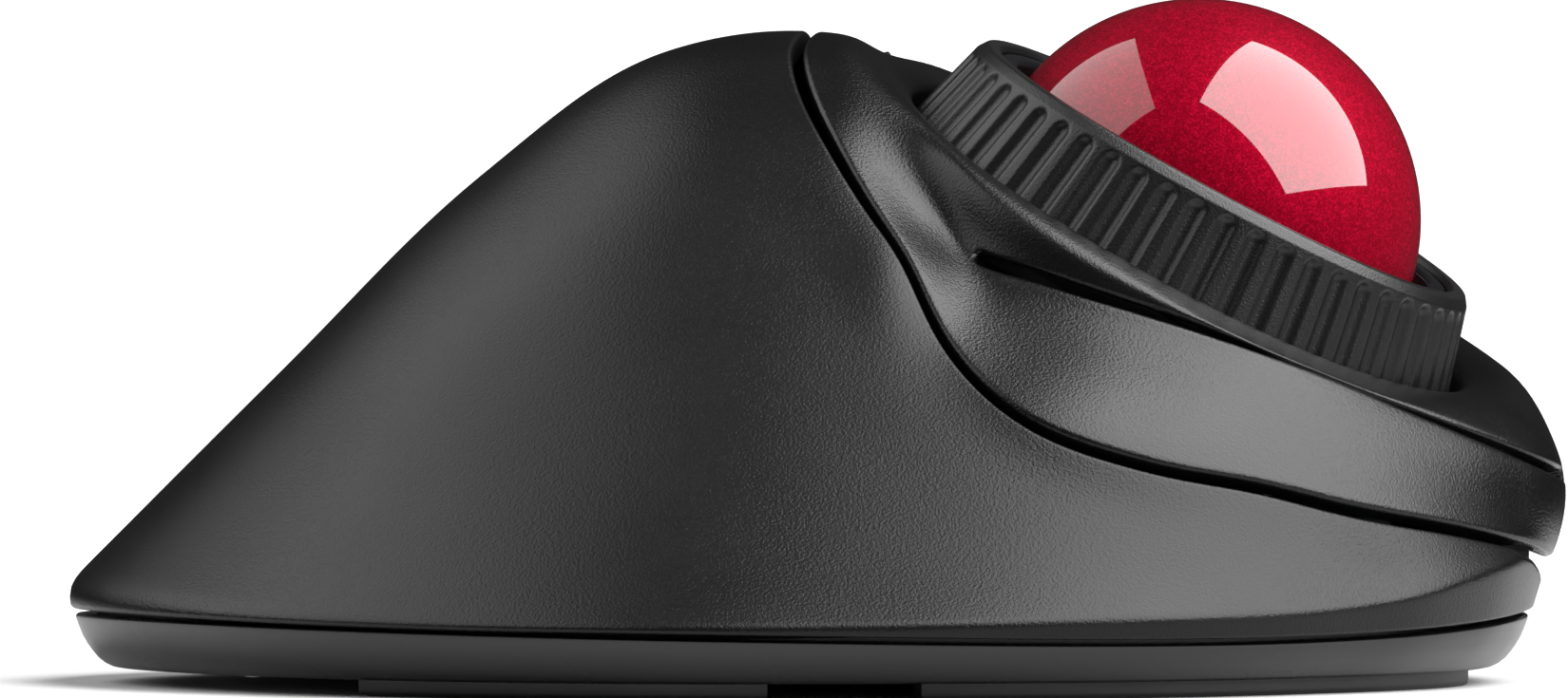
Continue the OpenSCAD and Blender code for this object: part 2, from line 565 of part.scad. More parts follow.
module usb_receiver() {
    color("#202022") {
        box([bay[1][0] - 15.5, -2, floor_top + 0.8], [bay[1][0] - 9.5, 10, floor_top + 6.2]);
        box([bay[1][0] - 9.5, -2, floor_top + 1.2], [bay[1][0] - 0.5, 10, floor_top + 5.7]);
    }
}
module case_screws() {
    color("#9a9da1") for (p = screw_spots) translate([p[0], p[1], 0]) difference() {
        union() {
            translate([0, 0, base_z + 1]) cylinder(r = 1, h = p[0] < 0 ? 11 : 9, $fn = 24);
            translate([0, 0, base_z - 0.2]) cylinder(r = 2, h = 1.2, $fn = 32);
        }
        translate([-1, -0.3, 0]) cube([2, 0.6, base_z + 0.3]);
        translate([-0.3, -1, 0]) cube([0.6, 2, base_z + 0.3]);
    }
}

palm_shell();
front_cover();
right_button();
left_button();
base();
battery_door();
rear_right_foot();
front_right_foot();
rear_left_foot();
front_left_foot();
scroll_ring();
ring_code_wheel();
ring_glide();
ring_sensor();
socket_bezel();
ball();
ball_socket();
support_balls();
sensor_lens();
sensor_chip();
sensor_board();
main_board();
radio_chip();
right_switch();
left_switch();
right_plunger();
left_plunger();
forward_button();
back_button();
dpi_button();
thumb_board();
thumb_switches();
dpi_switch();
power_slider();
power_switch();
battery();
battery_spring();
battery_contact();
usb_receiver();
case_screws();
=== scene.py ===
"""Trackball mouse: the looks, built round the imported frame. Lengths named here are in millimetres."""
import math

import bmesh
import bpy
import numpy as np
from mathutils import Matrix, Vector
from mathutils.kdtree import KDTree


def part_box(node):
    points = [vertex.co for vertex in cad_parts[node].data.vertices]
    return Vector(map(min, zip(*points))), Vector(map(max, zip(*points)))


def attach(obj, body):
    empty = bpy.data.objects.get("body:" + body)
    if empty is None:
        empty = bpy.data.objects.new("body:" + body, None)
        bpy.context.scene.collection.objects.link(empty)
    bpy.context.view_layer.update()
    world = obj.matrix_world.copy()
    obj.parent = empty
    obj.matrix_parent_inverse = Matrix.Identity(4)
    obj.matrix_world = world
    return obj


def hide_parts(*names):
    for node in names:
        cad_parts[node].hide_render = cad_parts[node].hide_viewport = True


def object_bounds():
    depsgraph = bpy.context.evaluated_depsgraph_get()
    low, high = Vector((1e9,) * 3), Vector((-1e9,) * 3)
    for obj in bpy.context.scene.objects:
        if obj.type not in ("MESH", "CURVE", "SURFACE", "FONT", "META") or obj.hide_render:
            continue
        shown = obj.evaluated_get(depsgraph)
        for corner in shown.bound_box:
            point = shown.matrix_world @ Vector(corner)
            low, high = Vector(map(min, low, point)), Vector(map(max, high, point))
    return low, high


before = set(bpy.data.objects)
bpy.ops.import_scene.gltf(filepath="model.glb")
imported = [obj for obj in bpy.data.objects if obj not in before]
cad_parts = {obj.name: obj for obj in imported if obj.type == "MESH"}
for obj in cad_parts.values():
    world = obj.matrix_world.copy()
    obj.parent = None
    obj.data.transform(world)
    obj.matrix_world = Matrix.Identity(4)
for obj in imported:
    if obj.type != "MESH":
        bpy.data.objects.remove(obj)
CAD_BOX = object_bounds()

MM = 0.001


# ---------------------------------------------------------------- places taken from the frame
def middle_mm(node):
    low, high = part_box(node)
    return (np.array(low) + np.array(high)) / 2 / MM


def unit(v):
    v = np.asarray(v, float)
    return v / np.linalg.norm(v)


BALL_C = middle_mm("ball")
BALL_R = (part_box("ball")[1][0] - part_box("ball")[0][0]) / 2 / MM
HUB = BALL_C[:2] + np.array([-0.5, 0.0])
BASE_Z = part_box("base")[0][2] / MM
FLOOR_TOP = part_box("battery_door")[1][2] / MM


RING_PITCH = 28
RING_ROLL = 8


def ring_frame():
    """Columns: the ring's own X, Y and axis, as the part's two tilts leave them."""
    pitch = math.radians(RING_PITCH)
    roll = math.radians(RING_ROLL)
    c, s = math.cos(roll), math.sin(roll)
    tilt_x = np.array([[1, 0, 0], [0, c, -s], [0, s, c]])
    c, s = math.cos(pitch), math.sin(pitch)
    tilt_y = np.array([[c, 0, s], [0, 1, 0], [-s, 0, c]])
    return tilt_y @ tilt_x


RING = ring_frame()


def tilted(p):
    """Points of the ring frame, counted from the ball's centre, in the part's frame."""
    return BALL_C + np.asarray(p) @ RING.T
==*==
> [Required task]
Starting at the line that holds "palm_shell();", copy each line exactly and stop after the line that holds "for node in".

> [Worked answer]
palm_shell();
front_cover();
right_button();
left_button();
base();
battery_door();
rear_right_foot();
front_right_foot();
rear_left_foot();
front_left_foot();
scroll_ring();
ring_code_wheel();
ring_glide();
ring_sensor();
socket_bezel();
ball();
ball_socket();
support_balls();
sensor_lens();
sensor_chip();
sensor_board();
main_board();
radio_chip();
right_switch();
left_switch();
right_plunger();
left_plunger();
forward_button();
back_button();
dpi_button();
thumb_board();
thumb_switches();
dpi_switch();
power_slider();
power_switch();
battery();
battery_spring();
battery_contact();
usb_receiver();
case_screws();
=== scene.py ===
"""Trackball mouse: the looks, built round the imported frame. Lengths named here are in millimetres."""
import math

import bmesh
import bpy
import numpy as np
from mathutils import Matrix, Vector
from mathutils.kdtree import KDTree


def part_box(node):
    points = [vertex.co for vertex in cad_parts[node].data.vertices]
    return Vector(map(min, zip(*points))), Vector(map(max, zip(*points)))


def attach(obj, body):
    empty = bpy.data.objects.get("body:" + body)
    if empty is None:
        empty = bpy.data.objects.new("body:" + body, None)
        bpy.context.scene.collection.objects.link(empty)
    bpy.context.view_layer.update()
    world = obj.matrix_world.copy()
    obj.parent = empty
    obj.matrix_parent_inverse = Matrix.Identity(4)
    obj.matrix_world = world
    return obj


def hide_parts(*names):
    for node in names:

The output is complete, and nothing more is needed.